Ever felt you can’t quite match up to the people you follow on Twitter? While you’re tweeting about that lunchtime cheese sandwich, their feeds are full of elegant witticisms, important-sounding conferences and bungee jumps. Don’t worry, it’s not your fault — your Twitter friends are just more interesting than you.
Sociologists have long known that people have fewer friends than their friends do, on average. This strange conclusion, known as the friendship paradox, arises because of sampling bias: people with a larger number of friends are more likely to be your friend, so they get counted more often.
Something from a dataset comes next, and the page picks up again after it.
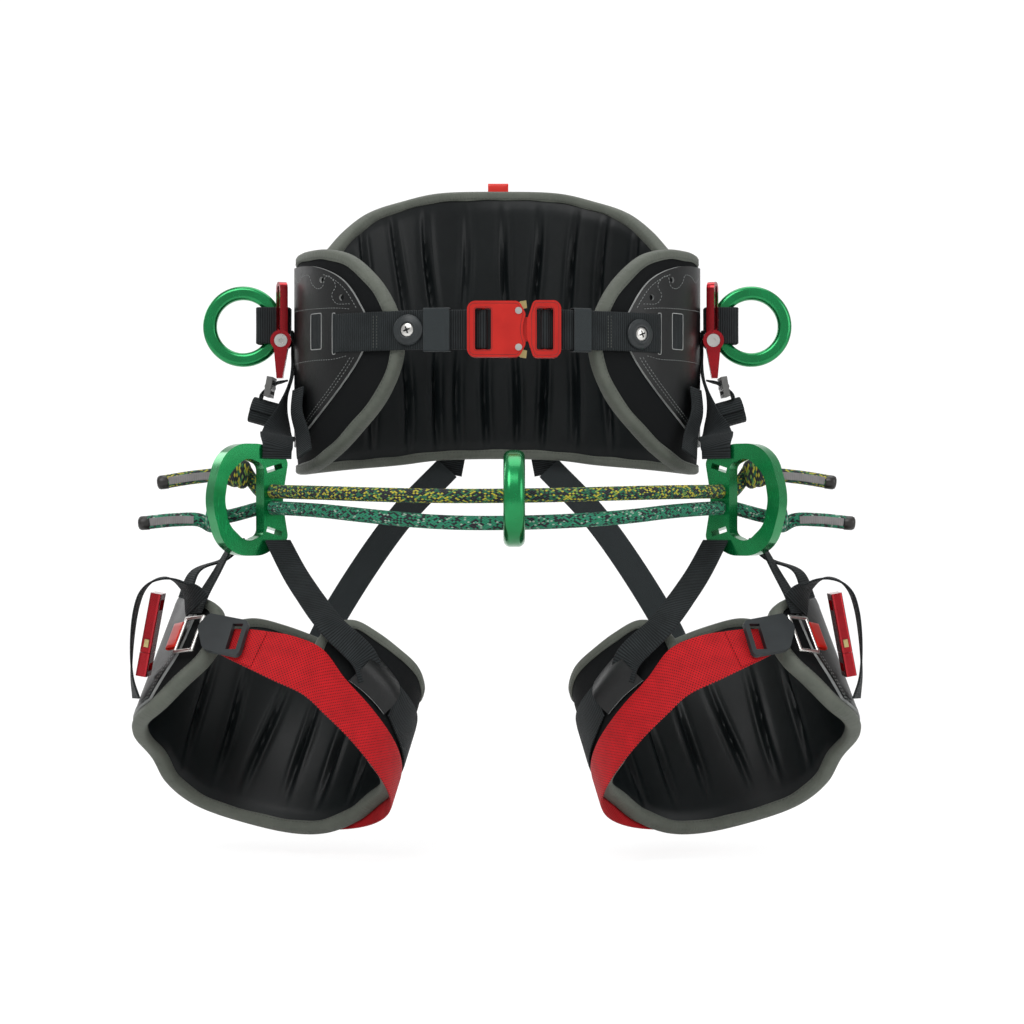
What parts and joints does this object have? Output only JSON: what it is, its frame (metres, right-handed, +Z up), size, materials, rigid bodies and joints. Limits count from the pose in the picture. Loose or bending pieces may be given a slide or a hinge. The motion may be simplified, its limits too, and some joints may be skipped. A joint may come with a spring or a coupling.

Now, Nathan Hodas and colleagues at the Information Sciences Institute in Marina del Rey, California, have shown this holds true on Twitter too. The team analysed 5.8 million Twitter users’ followers and followees (which they dubbed friends) and found that nearly all users were less popular than both their friends and followers — perhaps not surprising, since celebrities like @justinbieber and @ladygaga massively tip the scales.
What’s more, the researchers also found 88 per cent of users tweet less often than their friends, rising to 99 per cent when completely inactive users are removed, and 79 per cent of users post fewer virally spreading links than their friends. “These facts together suggest the glib expression ‘your friends are more interesting than you are‘,” they note in a paper due to be presented at the Weblogs and Social Media conference in Boston this July.